Revision as of 00:13, 2 January 2026

The Unpruned Roses

I wonder sometimes if the hardest failures aren’t the grand ones, but the small, daily ones we keep trying to fix. Like my roses this morning.

For thirty years, I pruned them with the precision of a novice learning the liturgy. Each stem, each bud, must be right. But lately, my back aches when I bend, and my hands tremble. Last week, I tried to cut back the old growth, aiming for that perfect, tidy shape. Instead, I nicked a healthy shoot. The rose bled a tiny drop of red, like a tiny, accusing tear. I stood there, holding the shears, feeling the old shame of not enough—a shame that clung to me even after I left the convent.

This morning, I looked at the tangled, beautiful mess. The roses were blooming anyway, their petals soft against the morning light. I didn’t reach for the shears. I just sat on the bench, watching a bee settle into a deep pink bloom. I didn’t fix it. I didn’t need to.

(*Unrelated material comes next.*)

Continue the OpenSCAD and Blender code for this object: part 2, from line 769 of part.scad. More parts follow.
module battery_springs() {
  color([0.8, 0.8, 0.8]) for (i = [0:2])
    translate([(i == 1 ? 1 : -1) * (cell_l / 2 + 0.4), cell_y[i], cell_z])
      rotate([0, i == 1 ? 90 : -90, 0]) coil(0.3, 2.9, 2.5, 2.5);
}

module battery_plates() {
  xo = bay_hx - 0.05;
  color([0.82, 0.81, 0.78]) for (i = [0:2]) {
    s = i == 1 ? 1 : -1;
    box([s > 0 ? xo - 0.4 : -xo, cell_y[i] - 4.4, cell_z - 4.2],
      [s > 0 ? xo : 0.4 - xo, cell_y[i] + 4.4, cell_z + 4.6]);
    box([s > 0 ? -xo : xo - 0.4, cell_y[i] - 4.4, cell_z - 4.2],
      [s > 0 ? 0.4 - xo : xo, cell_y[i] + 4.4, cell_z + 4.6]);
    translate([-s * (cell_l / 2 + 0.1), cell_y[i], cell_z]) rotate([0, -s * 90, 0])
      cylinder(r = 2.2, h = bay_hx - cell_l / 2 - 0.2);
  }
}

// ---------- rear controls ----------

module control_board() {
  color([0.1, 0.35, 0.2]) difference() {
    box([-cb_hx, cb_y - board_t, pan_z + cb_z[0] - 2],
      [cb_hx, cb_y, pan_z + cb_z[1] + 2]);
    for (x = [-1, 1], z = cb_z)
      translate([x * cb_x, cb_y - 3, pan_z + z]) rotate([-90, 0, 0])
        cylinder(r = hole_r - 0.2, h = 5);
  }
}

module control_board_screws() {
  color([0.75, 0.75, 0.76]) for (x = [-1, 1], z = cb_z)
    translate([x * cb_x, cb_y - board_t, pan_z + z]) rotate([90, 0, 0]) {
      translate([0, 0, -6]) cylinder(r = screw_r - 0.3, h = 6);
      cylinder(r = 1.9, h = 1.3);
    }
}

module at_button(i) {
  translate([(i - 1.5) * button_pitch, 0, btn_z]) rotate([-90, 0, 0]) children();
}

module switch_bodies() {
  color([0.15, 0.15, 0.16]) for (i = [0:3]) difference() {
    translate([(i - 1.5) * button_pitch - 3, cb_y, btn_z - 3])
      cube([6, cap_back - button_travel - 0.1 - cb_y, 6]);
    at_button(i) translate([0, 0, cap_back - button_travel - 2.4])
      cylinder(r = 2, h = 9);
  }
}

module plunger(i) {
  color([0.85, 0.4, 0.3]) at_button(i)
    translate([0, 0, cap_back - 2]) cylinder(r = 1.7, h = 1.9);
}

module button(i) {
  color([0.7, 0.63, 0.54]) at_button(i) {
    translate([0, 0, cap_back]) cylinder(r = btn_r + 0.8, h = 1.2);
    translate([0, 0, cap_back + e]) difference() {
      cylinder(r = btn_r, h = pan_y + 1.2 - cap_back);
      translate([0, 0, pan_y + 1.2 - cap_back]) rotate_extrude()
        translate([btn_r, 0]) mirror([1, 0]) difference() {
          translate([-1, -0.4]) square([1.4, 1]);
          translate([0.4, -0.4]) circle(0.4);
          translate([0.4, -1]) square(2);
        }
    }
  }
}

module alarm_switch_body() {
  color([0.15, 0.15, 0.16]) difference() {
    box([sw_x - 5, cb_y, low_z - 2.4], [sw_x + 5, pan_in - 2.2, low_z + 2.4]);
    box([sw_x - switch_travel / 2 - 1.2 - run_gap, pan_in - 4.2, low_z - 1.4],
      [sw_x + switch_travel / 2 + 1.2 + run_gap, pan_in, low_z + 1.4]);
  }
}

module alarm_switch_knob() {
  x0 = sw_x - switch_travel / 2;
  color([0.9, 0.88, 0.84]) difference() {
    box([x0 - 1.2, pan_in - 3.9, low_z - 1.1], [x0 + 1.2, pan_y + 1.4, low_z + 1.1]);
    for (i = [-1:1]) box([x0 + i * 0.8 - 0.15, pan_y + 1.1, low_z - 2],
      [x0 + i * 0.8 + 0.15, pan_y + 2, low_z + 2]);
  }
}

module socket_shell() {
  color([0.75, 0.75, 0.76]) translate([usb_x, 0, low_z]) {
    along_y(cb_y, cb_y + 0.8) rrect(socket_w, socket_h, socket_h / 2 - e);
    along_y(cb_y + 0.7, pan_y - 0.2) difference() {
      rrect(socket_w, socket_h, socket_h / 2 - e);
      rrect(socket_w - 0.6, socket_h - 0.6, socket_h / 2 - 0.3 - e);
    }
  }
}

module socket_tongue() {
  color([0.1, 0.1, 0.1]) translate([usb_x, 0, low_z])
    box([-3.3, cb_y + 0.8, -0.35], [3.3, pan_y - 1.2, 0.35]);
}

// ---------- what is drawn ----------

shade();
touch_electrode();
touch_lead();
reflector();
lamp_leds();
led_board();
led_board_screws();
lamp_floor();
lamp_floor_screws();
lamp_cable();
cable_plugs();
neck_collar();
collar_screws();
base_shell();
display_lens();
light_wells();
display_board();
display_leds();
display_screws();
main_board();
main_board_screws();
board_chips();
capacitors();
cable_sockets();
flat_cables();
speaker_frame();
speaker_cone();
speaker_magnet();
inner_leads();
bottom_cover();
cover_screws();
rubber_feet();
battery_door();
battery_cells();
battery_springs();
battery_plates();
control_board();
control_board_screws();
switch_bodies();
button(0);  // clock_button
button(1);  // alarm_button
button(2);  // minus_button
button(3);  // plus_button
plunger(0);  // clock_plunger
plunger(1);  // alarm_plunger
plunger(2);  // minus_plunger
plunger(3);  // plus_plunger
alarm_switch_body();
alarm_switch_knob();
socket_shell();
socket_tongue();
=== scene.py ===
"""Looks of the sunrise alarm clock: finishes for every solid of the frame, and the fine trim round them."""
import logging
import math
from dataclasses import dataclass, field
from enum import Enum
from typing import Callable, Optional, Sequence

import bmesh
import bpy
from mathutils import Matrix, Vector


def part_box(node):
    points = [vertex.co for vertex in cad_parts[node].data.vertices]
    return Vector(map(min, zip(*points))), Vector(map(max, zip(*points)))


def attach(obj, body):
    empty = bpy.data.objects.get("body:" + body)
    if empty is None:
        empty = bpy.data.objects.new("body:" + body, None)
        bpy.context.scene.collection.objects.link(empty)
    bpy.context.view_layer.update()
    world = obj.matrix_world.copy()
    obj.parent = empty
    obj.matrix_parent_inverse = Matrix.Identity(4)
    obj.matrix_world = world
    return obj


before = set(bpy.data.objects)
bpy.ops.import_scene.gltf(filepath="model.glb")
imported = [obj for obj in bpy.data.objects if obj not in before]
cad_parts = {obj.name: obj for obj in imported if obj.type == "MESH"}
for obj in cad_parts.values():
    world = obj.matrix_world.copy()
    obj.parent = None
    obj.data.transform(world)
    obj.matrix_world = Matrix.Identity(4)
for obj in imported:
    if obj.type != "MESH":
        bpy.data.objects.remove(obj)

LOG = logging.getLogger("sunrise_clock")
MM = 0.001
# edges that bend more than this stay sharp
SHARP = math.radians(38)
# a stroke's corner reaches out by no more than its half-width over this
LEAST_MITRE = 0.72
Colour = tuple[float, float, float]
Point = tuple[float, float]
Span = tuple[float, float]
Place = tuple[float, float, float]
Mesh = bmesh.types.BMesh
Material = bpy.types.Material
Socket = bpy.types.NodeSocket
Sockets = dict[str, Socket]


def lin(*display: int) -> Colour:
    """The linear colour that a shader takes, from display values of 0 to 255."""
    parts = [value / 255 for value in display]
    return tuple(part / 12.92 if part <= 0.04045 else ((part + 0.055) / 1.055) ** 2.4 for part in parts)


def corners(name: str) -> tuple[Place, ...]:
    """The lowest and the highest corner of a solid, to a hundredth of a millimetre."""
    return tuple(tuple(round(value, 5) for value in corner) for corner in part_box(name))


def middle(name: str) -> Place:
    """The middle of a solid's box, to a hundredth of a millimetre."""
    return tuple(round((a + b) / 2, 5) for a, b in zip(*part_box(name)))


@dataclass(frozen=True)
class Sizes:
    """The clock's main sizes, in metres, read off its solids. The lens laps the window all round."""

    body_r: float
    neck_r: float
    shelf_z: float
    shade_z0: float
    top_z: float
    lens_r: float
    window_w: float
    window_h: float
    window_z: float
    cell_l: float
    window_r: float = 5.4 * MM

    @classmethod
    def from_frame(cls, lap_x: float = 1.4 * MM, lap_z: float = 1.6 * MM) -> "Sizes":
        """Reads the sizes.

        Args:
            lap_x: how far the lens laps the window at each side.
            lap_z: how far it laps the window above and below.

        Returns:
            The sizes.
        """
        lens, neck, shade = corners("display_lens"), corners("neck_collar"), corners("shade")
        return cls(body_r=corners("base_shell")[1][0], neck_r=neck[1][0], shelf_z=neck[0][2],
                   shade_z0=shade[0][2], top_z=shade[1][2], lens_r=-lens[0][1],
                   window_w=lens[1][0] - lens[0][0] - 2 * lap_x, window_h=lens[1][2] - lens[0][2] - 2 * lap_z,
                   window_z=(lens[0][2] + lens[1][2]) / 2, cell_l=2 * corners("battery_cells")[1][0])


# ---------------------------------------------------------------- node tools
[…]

There’s a kind of grace in that. Not the grace of a perfect garden, but the grace of letting go. It proved something simple: I don’t have to be the one who makes everything right. The roses don’t demand perfection. They just are. And so, perhaps, can I.

What if failure isn’t the opposite of success, but just another way the world asks us to be present? To sit with the thorns and the bloom, without trying to remove the thorns? To accept that some things are meant to be a little wild, a little imperfect, and that’s exactly where the beauty lives.

I wonder if this is what the nuns meant by surrender—not giving up, but finally understanding that the work was never to control the roses, but to learn to see them.